Alliance left Iran aged 16, almost penniless but with great dreams. Over the years he became the owner of the biggest textile empire in the world, based in Manchester, and one of Britain’s wealthiest men. With wealth came social recognition and, as is the British custom, membership of the House of Lords.
The book includes several fascinating chapters on wheeling and dealing in a major capitalist economy where fortunes could be made out of nothing and then unmade because of a mere slip. Though he does not tell us whether or not he plays cricket, over the decades Alliance became a fully-fledged Englishman, hobnobbing with the great and the good in British society. Among the people he hired at different times were a number of senior former Cabinet ministers and leaders from all the three major political parties. He offers delicious prose caricatures of some of them, notably George-Brown, a former deputy leader of the Labour Party.
At one point he notes, tongue-in-cheek, that in a capitalist society, a man with big pockets could go wherever he likes.
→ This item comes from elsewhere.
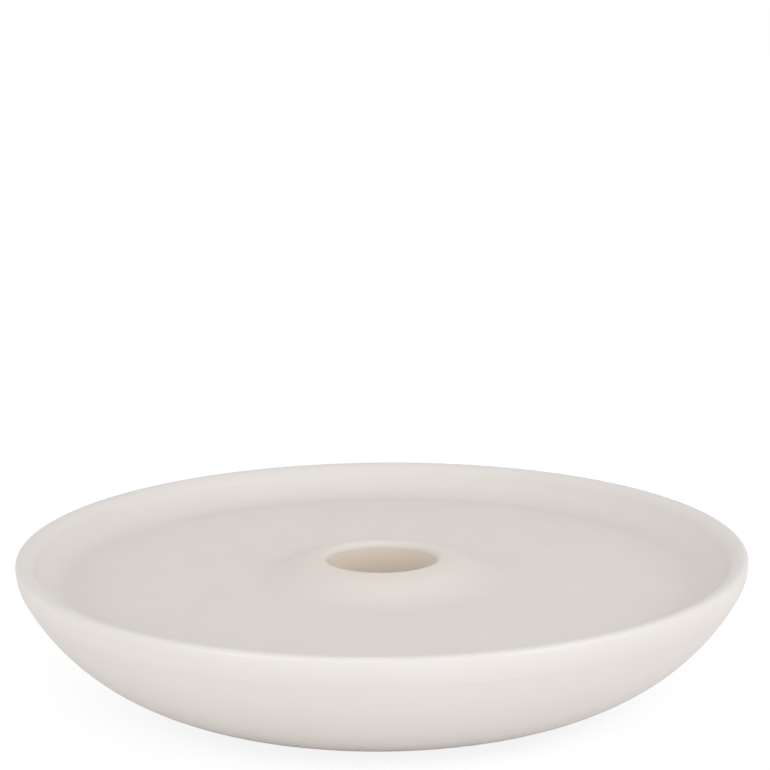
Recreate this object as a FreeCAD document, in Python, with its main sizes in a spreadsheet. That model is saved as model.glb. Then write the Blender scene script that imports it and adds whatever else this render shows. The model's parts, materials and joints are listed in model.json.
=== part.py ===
"""Ceramic candle plate: a shallow double-walled dish with a candle socket, standing on felt pads.

Frame: millimetres, +Z up, origin on the table under the centre of the plate.
The dish is one hollow casting. Its whole half-section is drawn in one sketch, outer skin
and casting cavity together, and turned about the socket's axis.
"""
import FreeCAD, Part
import math
import os

import Sketcher

SIZES = (
    ("plate_radius", 75.0, "widest line of the dish, just below the lip"),
    ("body_height", 27.0, "foot to the crest of the lip"),
    ("base_radius", 48.6, "outer edge of the flat foot"),
    ("wall_radius", 44.4, "long arc of the outer wall"),
    ("shoulder_radius", 10.0, "arc that brings the wall upright"),
    ("lip_outer_radius", 1.0, "rounding of the lip's outer edge"),
    ("lip_inner_radius", 3.3, "rounding of the lip into the dish"),
    ("cove_radius", 8.2, "hollow arc from the lip to the dish floor"),
    ("dish_depth", 6.1, "crest of the lip to the edge of the dish floor"),
    ("floor_fall_share", 0.005, "fall of the dish floor per length outwards"),
    ("boss_below_lip", 1.75, "crest of the lip to the top of the socket's mouth"),
    ("boss_crown_radius", 11.0, "rounded shoulder of the boss"),
    ("boss_foot_radius", 15.0, "hollow arc from the dish floor to the boss"),
    ("socket_radius", 11.4, "bore for the candle"),
    ("socket_depth", 17.0, "mouth to bottom of the socket"),
    ("mouth_radius", 1.4, "rounding of the socket's mouth"),
    ("socket_toe", 1.5, "slope at the bottom of the socket"),
    ("skin", 4.0, "thickness of the cast wall"),
    ("recess_radius", 28.0, "rim of the glazed recess inside the bare foot"),
    ("recess_depth", 1.2, "height of that recess"),
    ("recess_draft", 0.8, "how far the recess narrows to its roof"),
    ("drain_radius", 4.0, "hole where the slip drains and the air leaves"),
    ("drain_circle_radius", 21.0, "distance of that hole from the axis"),
    ("pad_radius", 6.0, "felt pad"),
    ("pad_thickness", 2.0, "felt pad"),
    ("pad_circle_radius", 35.5, "distance of the pads from the axis"),
    ("cut_overrun", 1.0, "how far a cut runs past what it cuts"),
)
PAD_PLACES = (
    ("felt_pad_front_right", -45.0),
    ("felt_pad_back_right", 45.0),
    ("felt_pad_back_left", 135.0),
    ("felt_pad_front_left", -135.0),
)
UP = FreeCAD.Vector(0, 0, 1)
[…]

Alliance is cryptic about his contacts with the current leadership in Iran, although in the 1990s he reportedly introduced Rouhani, then Iran’s nuclear negotiator, to several senior members of the British establishment.
Although the Iranian part of his life was brief, Alliance’s memoirs show that coming out of Iran may be easy, but getting Iran out of oneself is not. Some of the best pages of this memoir consist of nostalgic ruminations about Alliance’s boyhood in Kashan, an ancient oasis city on the edge of the great Iranian desert.
The Iran that Alliance loved was the one where the Shah reigned. This is why Alliance felt the fall of the Shah was a personal tragedy, for which he blames everyone from President Jimmy Carter to the state-owned BBC radio network.
Iranian, British and Jewish, Alliance is an interesting example of the complex identities that our globalized world could produce. His book is also a hymn to the openness and generosity of British society that gives the frailest of saplings from faraway lands a chance to root and grow.